HANNITY: You can compartmentalize that?
LEHRER: Sure, first of all, remember, I'm sitting from here to there.
LEHRER: And the 67 million people are watching on television. So, that is the perspective that matters in this. And I'm concentrating on trying to make the trains run on time, the last -- when a debate is over, and somebody says to me, oh, well, we really cleaned the plow of World War II, I don't know.
HANNITY: You're not hearing it.
LEHRER: I'm not hearing it. And it's not my function as a moderator.
HANNITY: You usually are committed to being fair which I give you a lot of credit for. I obviously couldn't do it. Who was the most nervous -- I don't know, you may not want to answer this and if you don't, I understand -- of all the candidates when you're moderating a debate, that it was most visibly uncomfortable to you.

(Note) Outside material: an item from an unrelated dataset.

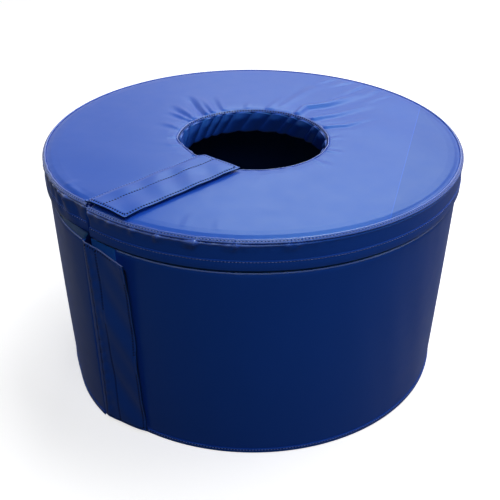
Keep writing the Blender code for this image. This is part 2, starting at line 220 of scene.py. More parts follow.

LEHRER: Oh, Sean, I haven't thought -- all of them, they're all human beings too and no matter how much, how many times they have been in front of millions and millions of people and doing kinds of things and additions to debates, there is always a sign that they are nervous.
HANNITY: You can pick up on it.
LEHRER: Yes. You can smell it.
HANNITY: I have a lot of critics, too. I thought it was unfair and I thought you did a great job and always committed to being fair. And it's really a pleasure to see you again. Thank you for being with us.
LEHRER: Thank you, Sean.
HANNITY: Appreciate it. Good luck with the book as always. Thanks for being here.
LEHRER: Thank you.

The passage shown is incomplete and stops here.